__DESCRIPTION OF THE TASK__. Reproduce all of the data exactly, with no line skipped.

__SOURCE MATERIAL__.
^^^^^^^^^^^^^^^^

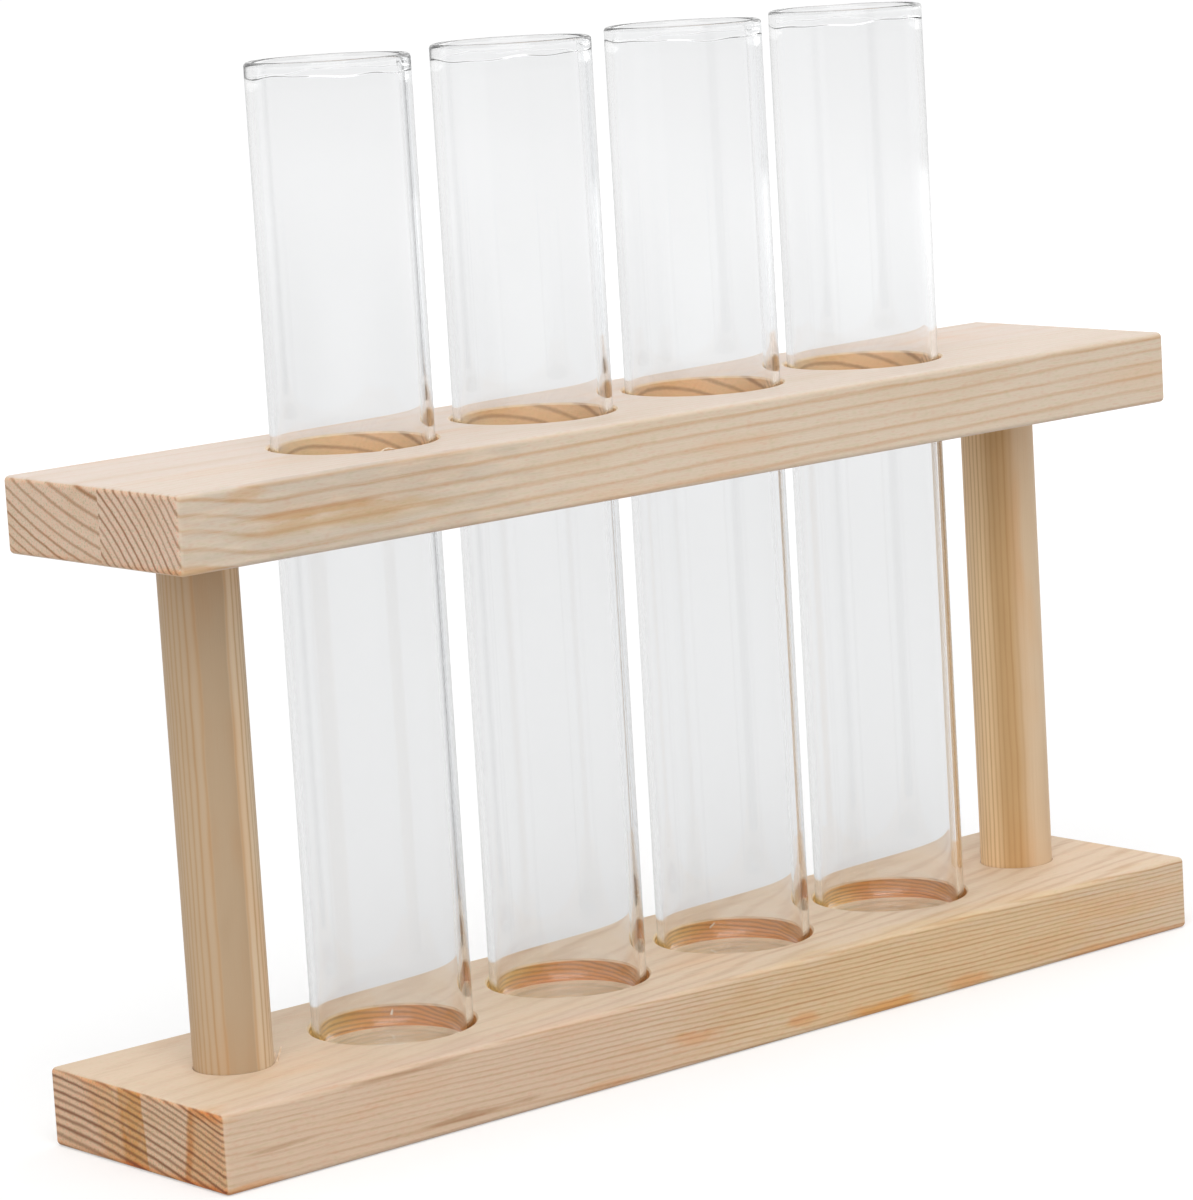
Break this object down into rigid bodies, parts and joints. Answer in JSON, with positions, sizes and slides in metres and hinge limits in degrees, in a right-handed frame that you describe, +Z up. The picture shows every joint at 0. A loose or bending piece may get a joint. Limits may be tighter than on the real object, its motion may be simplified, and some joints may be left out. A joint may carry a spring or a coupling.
{
  "type": "test tube vase",
  "caption": "Wooden rack holding a row of clear flat-bottomed glass tubes upright as bud vases; each tube rests in a shallow recess and lifts straight out.",
  "frame": {"origin": "centre of the base board's underside", "axes": "+X along the boards from the left post to the right post, +Y from the front to the back, +Z up along the tubes"},
  "size_m": [0.2, 0.0434, 0.1578],
  "materials": {
    "board_pine": "sanded bare pine with open growth-ring grain, no varnish",
    "dowel_wood": "sanded bare dowel with straight grain, no varnish",
    "clear_glass": "clear drawn glass with a fire-polished rim"
  },
  "bodies": {
    "rack": {"base_board": "board_pine", "left_post": "dowel_wood", "right_post": "dowel_wood", "top_rail_front_strip": "board_pine", "top_rail_rear_strip": "board_pine"},
    "tube_1": {"glass_tube_1": "clear_glass"},
    "tube_2": {"glass_tube_2": "clear_glass"},
    "tube_3": {"glass_tube_3": "clear_glass"},
    "tube_4": {"glass_tube_4": "clear_glass"}
  },
  "joints": [
    {"name": "tube_1_lift", "type": "slide", "parent": "rack", "child": "tube_1", "axis": [0, 0, 1], "range_m": [0, 0.1]},
    {"name": "tube_2_lift", "type": "slide", "parent": "rack", "child": "tube_2", "axis": [0, 0, 1], "range_m": [0, 0.1]},
    {"name": "tube_3_lift", "type": "slide", "parent": "rack", "child": "tube_3", "axis": [0, 0, 1], "range_m": [0, 0.1]},
    {"name": "tube_4_lift", "type": "slide", "parent": "rack", "child": "tube_4", "axis": [0, 0, 1], "range_m": [0, 0.1]}
  ]
}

^^^^^^^^^^^^^^^^

__WRITTEN RESPONSE__.
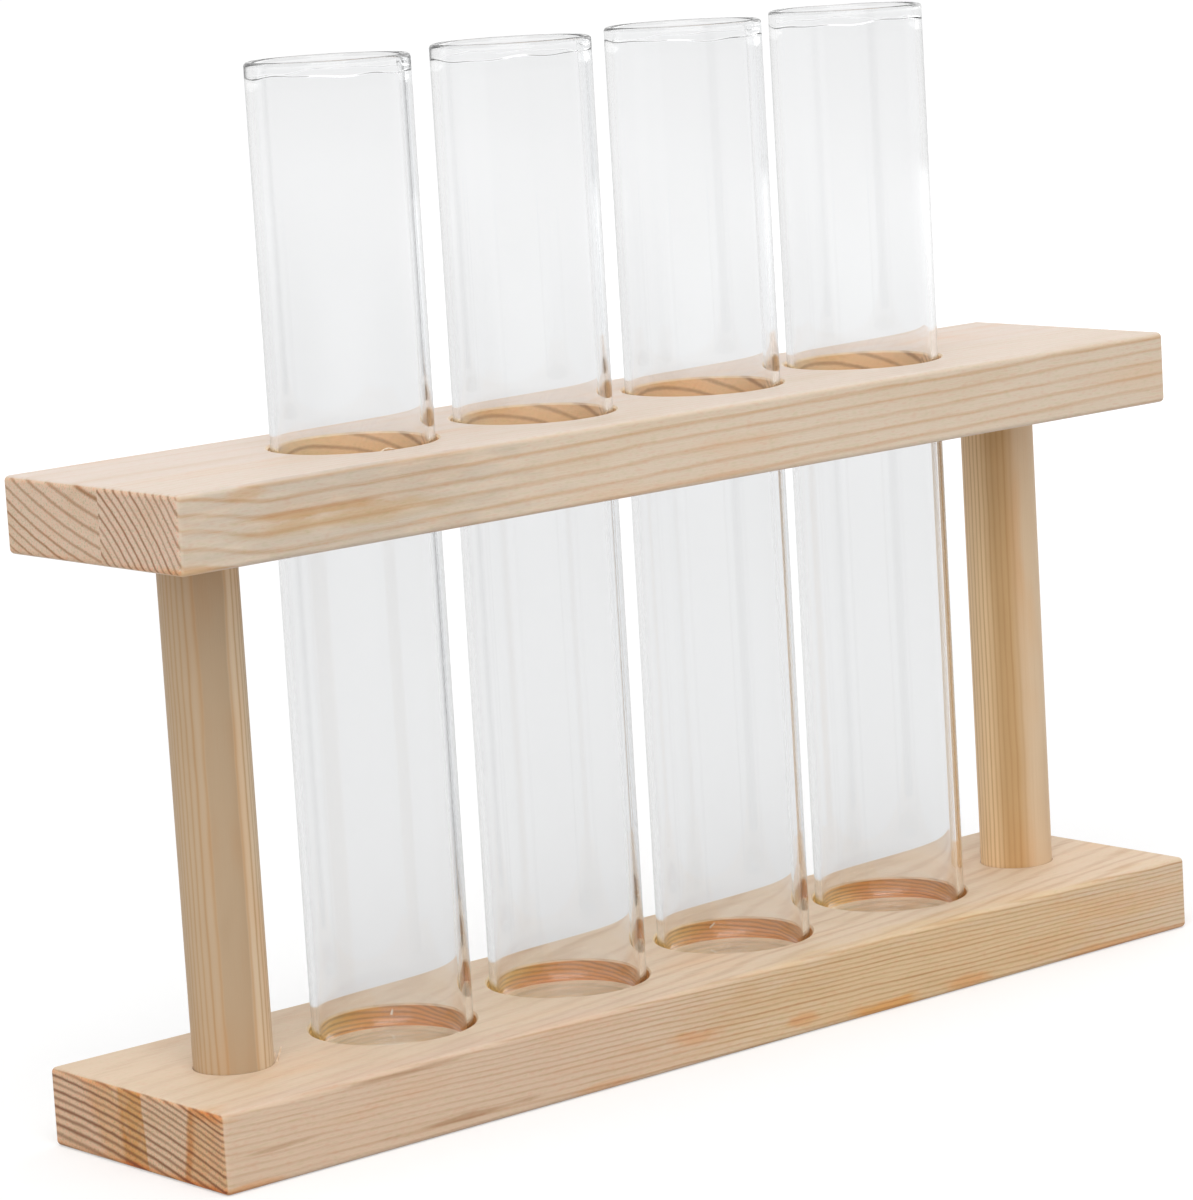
Break this object down into rigid bodies, parts and joints. Answer in JSON, with positions, sizes and slides in metres and hinge limits in degrees, in a right-handed frame that you describe, +Z up. The picture shows every joint at 0. A loose or bending piece may get a joint. Limits may be tighter than on the real object, its motion may be simplified, and some joints may be left out. A joint may carry a spring or a coupling.
{
  "type": "test tube vase",
  "caption": "Wooden rack holding a row of clear flat-bottomed glass tubes upright as bud vases; each tube rests in a shallow recess and lifts straight out.",
  "frame": {"origin": "centre of the base board's underside", "axes": "+X along the boards from the left post to the right post, +Y from the front to the back, +Z up along the tubes"},
  "size_m": [0.2, 0.0434, 0.1578],
  "materials": {
    "board_pine": "sanded bare pine with open growth-ring grain, no varnish",
    "dowel_wood": "sanded bare dowel with straight grain, no varnish",
    "clear_glass": "clear drawn glass with a fire-polished rim"
  },
  "bodies": {
    "rack": {"base_board": "board_pine", "left_post": "dowel_wood", "right_post": "dowel_wood", "top_rail_front_strip": "board_pine", "top_rail_rear_strip": "board_pine"},
    "tube_1": {"glass_tube_1": "clear_glass"},
    "tube_2": {"glass_tube_2": "clear_glass"},
    "tube_3": {"glass_tube_3": "clear_glass"},
    "tube_4": {"glass_tube_4": "clear_glass"}
  },
  "joints": [
    {"name": "tube_1_lift", "type": "slide", "parent": "rack", "child": "tube_1", "axis": [0, 0, 1], "range_m": [0, 0.1]},
    {"name": "tube_2_lift", "type": "slide", "parent": "rack", "child": "tube_2", "axis": [0, 0, 1], "range_m": [0, 0.1]},
    {"name": "tube_3_lift", "type": "slide", "parent": "rack", "child": "tube_3", "axis": [0, 0, 1], "range_m": [0, 0.1]},
    {"name": "tube_4_lift", "type": "slide", "parent": "rack", "child": "tube_4", "axis": [0, 0, 1], "range_m": [0, 0.1]}
  ]
}